Photo of Diane Abbott Diane Abbott Shadow Home Secretary

We on the Labour Benches appreciate the progress that has been made on modern slavery thus far, but the House will be aware that there was recently a shocking case of agricultural slavery. A fresh produce supplier to major US supermarkets was using slave labour in its supply chain. Does the Minister accept that consumers who are conscious of issues such as organic production and sustainable food production will not appreciate unwittingly purchasing fresh food with slave labour in its production? Will the Government act more swiftly? We need faster action than she is suggesting to get proper business compliance with their modern slavery legislation.
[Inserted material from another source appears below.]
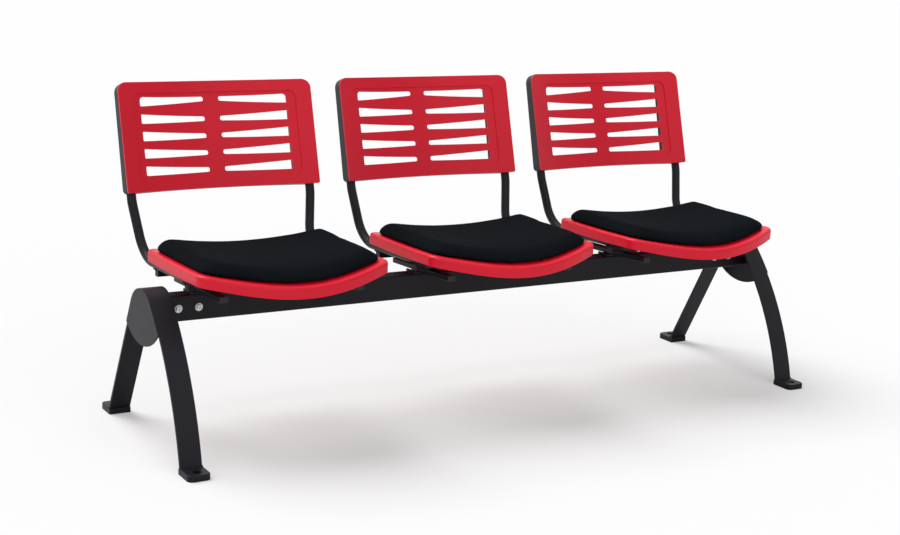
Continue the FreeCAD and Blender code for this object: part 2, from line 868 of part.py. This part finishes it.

Photo of Victoria Atkins Victoria Atkins The Parliamentary Under-Secretary of State for the Home Department, Minister for Women

I am delighted that this is one of those issues that enjoys the support of Members from all parts of the House. The right hon. Lady will know from the announcements last week on our response to the independent review that we are very much seeking to toughen the regulations and requirements for the largest businesses. For what it is worth, some 75% of businesses that are in scope have set down a modern slavery statement, but we want to make it easier for civil society and others to judge how effectively businesses are doing, which is why we are looking into setting up a central Government registry to help that happen. We are conscious, too, of the role that non-governmental organisations can play in this space. Only last week, Oxfam released its new behind barcode supermarket scorecard, which shows how the sector as a whole needs to step up activity to identify and rectify labour exploitation risks. I am delighted that many UK supermarkets have signed up to that.